Neither the TSX Venture Exchange nor its Regulation Services Provider (as that term is defined in the policies of the TSX Venture Exchange) accepts responsibility for the adequacy or accuracy of this release.

CAUTIONARY STATEMENT: This news release contains forward-looking information that is not comprised of historical facts. Forward-looking information involves risks, uncertainties and other factors that could cause actual events, results, performance, prospects and opportunities to differ materially from those expressed or implied by such forward-looking information. Forward-looking information in this news release relates to, among other matters, the Company's indirect interest in the Property under the terms of the Assignment Agreement and the proposed Financing. Factors that could cause actual results to differ materially from such forward-looking information include, but are not limited to, failure to convert any estimated mineral resources to reserves, capital and operating costs varying significantly from estimates, the preliminary nature of metallurgical test results, delays in obtaining of failures to obtain required regulatory approvals, political risks, uncertainties relating to the availability and costs of financing needed in the future, changes in equity markets, inflation, changes in exchange rates, fluctuations in commodity prices, delays in the development of the Property, risks involved in the mineral exploration and development industry, and those other risks set out in the Company's public documents filed on SEDAR. The Company believes that the assumptions and factors used in preparing the forward-looking information in this news release are reasonable.
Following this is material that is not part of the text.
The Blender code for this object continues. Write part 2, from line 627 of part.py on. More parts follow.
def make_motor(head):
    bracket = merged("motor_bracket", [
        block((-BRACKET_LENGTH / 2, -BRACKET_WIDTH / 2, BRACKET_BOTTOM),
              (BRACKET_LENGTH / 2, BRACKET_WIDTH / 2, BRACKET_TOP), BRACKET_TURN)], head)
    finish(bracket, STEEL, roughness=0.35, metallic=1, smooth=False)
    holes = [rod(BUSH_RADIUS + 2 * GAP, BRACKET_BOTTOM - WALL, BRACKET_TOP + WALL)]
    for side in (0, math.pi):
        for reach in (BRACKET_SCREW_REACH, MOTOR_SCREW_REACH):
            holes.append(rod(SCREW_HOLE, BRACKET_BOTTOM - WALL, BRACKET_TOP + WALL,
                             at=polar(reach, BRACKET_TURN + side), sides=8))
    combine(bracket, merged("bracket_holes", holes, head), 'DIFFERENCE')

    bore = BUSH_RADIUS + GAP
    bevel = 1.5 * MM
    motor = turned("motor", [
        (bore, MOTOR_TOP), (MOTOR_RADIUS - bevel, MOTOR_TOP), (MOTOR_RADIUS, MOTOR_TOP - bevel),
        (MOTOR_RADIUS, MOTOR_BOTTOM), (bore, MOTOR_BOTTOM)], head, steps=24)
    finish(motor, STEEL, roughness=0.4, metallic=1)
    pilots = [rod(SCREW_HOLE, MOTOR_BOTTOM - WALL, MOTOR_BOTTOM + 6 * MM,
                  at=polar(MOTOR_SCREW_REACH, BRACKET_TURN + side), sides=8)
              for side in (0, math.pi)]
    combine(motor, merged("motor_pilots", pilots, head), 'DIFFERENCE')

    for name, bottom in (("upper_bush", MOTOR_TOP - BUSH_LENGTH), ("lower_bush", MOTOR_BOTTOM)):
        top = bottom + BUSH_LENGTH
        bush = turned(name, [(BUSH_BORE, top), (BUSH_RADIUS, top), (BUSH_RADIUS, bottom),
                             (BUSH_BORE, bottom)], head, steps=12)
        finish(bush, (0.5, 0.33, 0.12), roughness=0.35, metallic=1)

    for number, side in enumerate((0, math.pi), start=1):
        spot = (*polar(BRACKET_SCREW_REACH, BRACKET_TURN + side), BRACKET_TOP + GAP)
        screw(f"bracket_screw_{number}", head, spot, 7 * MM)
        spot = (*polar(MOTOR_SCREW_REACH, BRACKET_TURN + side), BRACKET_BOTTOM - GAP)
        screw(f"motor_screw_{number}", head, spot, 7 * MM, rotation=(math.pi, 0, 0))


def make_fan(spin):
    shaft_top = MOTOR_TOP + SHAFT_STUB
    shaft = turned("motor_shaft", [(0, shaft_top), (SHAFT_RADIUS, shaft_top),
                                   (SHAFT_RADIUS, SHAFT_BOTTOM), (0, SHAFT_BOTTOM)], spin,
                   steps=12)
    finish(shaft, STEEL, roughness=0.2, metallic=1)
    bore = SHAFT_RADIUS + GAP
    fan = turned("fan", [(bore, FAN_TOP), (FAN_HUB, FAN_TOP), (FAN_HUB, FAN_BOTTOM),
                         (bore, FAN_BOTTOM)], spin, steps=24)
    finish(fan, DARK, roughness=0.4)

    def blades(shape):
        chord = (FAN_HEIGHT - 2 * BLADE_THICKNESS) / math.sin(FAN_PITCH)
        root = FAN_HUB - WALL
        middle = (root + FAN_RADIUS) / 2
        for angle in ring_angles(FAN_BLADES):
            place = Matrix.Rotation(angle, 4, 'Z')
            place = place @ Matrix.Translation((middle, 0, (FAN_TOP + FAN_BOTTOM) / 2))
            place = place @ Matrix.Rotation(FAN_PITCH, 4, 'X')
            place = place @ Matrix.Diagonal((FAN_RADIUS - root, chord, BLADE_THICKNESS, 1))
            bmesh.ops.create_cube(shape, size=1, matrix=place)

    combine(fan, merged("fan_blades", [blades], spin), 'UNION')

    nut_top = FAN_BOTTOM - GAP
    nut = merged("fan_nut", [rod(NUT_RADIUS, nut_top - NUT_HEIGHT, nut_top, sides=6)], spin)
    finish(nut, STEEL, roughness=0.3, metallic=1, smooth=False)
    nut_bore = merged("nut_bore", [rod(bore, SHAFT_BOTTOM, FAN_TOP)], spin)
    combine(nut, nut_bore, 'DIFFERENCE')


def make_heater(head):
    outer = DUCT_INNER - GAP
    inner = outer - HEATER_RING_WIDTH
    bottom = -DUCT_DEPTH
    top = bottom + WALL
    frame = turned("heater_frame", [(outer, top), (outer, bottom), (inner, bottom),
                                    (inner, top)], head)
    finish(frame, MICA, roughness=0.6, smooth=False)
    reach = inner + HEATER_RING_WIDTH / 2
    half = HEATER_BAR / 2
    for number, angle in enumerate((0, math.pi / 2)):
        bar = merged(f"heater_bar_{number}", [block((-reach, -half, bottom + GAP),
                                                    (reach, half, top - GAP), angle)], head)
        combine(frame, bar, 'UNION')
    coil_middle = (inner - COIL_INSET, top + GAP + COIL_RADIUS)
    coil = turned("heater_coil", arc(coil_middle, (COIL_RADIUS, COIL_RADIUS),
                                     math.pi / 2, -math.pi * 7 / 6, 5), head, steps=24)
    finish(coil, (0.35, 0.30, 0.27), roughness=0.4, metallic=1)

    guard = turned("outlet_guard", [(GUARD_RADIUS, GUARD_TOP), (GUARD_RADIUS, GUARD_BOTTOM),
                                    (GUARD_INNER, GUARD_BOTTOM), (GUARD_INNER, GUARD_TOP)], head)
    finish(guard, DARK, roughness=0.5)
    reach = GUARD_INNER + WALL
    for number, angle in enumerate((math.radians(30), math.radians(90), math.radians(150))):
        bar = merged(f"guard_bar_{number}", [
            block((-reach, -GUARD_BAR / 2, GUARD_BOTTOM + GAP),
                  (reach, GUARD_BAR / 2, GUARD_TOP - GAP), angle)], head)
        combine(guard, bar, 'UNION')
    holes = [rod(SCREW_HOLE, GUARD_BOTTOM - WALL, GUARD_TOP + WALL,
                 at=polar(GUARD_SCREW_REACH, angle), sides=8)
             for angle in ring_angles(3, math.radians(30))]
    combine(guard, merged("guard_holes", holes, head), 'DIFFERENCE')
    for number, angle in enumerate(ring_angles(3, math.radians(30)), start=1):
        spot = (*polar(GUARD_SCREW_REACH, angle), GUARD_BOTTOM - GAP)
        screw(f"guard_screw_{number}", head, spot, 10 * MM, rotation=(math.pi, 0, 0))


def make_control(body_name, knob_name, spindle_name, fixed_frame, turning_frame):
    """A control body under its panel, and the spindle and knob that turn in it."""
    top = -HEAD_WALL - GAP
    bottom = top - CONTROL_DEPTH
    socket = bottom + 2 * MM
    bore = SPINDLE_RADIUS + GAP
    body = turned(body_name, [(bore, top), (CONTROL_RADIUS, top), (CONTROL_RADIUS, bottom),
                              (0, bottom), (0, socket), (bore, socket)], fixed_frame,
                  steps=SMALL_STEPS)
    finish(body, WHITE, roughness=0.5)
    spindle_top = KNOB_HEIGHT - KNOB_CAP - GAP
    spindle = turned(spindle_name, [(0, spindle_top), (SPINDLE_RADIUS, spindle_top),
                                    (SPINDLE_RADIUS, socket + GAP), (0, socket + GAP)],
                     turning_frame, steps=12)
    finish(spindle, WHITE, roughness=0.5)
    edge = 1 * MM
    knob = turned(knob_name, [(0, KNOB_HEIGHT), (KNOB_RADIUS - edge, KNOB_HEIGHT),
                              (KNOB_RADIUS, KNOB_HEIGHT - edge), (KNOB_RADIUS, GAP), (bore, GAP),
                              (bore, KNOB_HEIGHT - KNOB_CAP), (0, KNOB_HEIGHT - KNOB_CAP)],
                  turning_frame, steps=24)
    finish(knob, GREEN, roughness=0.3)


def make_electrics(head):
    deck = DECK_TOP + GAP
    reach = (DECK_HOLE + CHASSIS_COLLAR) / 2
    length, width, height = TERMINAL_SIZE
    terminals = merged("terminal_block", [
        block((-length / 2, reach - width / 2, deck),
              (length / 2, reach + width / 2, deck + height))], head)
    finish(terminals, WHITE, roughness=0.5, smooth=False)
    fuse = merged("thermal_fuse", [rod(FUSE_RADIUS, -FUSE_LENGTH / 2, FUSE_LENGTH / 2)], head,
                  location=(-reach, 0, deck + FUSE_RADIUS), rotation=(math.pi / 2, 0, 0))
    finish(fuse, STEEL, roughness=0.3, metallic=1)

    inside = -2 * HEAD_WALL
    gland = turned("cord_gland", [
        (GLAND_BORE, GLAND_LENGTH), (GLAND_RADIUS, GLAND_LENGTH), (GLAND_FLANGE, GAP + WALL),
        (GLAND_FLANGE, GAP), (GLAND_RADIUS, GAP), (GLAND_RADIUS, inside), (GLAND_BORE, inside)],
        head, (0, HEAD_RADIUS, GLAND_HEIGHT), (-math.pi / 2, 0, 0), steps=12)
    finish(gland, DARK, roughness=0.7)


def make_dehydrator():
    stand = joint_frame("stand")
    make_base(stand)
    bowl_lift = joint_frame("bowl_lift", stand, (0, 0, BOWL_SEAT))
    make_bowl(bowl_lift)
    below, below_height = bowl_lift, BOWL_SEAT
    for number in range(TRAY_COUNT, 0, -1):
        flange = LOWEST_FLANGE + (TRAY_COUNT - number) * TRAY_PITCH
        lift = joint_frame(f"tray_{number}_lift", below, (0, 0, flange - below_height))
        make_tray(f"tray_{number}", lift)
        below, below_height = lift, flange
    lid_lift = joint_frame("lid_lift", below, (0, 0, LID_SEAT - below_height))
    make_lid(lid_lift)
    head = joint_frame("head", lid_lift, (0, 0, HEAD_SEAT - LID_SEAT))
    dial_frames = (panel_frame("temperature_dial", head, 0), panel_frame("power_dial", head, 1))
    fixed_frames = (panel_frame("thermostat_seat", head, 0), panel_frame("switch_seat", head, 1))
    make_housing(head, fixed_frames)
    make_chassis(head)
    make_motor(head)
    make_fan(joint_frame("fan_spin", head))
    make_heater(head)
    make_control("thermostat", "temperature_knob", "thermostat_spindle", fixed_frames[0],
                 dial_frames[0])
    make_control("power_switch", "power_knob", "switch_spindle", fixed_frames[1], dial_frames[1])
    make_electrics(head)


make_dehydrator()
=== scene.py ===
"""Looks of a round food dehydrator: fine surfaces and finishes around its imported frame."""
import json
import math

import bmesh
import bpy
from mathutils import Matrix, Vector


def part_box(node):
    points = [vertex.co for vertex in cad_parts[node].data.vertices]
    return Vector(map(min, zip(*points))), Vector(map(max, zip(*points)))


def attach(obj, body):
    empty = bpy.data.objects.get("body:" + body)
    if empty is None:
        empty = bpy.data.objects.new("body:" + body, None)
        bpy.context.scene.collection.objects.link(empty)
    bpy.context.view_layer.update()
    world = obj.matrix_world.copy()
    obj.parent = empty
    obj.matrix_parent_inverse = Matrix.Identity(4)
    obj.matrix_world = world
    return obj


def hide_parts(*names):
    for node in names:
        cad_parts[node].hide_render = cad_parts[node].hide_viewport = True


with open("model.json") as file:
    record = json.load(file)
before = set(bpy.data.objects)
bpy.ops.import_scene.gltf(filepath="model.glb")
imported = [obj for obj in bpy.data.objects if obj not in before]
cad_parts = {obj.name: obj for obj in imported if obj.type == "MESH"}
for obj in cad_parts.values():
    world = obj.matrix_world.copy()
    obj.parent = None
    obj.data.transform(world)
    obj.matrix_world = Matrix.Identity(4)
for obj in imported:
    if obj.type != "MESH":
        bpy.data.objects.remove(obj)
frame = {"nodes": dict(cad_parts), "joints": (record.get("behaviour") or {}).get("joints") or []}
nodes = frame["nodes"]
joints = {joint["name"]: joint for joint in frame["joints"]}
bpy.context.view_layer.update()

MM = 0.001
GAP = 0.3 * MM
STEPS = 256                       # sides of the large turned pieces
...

Nevertheless, undue reliance should not be placed on such information, which only applies as of the date of this news release, and no assurance can be given that such events will occur in the disclosed time frames or at all. The Company disclaims any intention or obligation to update or revise any forward-looking information, whether as a result of new information, future events or otherwise, other than as required by applicable securities laws.